Here is a closer look at the guitarist:
1. "The Departed"
Not only has Isbin brought the guitar to the forefront of the symphonic world, she has eased it into pop culture. Recently she performed Howard Shore's score on Martin Scorsese's Academy Award-winning movie, "The Departed." "The music is very sensual, lyrical, yearning and intimate," Isbin says. "It's a remarkable contrast to the violence. That's why it's so special. The music is what gives viewers insight into characters' minds."
Isbin also appeared on an episode of Showtime's "The L Word," in which she performs at the coffee shop, The Planet, and is referenced throughout the show while her just-released CD with the New York Philharmonic is passed around. "I thought it was a terrific program," Isbin says. "My friends said, 'You should be on it. It would be great if you played at The Planet.' I got to thinking about it, then made a call.
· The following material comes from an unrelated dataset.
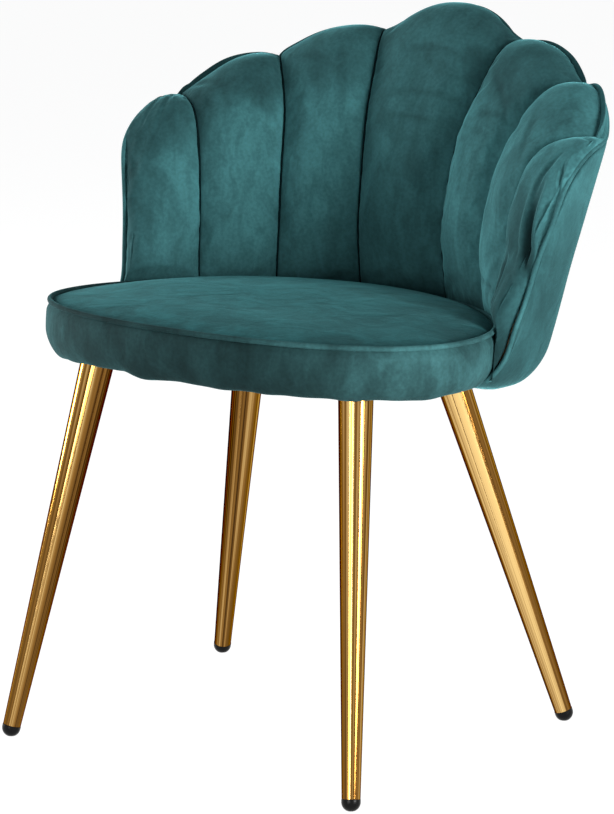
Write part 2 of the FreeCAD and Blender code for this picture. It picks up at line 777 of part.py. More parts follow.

I went to Vancouver for filming."
2. Convincing Corigliano
Isbin hounded John Corigliano, a Grammy and Pulitzer Prize winner, for years before getting him to write something for her. Corigliano, who wrote the score for "The Red Violin," associated the instrument with a Spanish sound and wasn't interested until she presented him with the idea of 13th century French troubadours and said she could stroll among the orchestra. "American Landscapes," featuring work written by Corigliano, was recorded in 2002 with the St. Paul Chamber Orchestra.
Why do composers have this response to the guitar? "They're scared of it," Isbin says. "They find it's a daunting instrument and they don't understand it."
3. Tan Dun
Chinese composer Tan Dun wrote "Yi2," a concerto for Isbin prior to his "Crouching Tiger, Hidden Dragon" fame and the Metropolitan Opera's performance of his work, "The First Emperor."
His piece for her was based on Chinese folk themes and took the guitar into another intriguing realm. "It's amazing how many different avenues are possible," Isbin says.
"The imagination is our ticket to what's creative and inspirational. I'm willing to take that ride, see where it goes."
4. Commanday connection
Isbin had an unusual experience while performing with the Peoria Symphony Orchestra under conductor David Commanday, one of the finalists to become music director of the Las Vegas Philharmonic.
"For the first time in my life a nail flew off into the audience. We had to go around looking for it at the end of the second movement. Couldn't find it. I had to play the third movement without it, then went offstage, repaired it before continuing."
She laughs, recalling the 2006 performance. "You have to go with it because it's just ridiculous."
5. Obstacles
With more than 20 recordings, including crossover work with rock guitarist Steve Vai, it seems as if there is no end to what Isbin will do. Her ideas come to her naturally, she says. "Everything has some sort of organic genesis. It happens from a very natural place. It's what I'm interested in and find really compelling."
She's had tremendous success. Was it for herself or for the guitar?
"It's all those things. I wanted the instrument heard and appreciated as a kid. I had to break through barriers when I was in music competitions where there hadn't been a guitar. I really had to be a crusader for the instrument."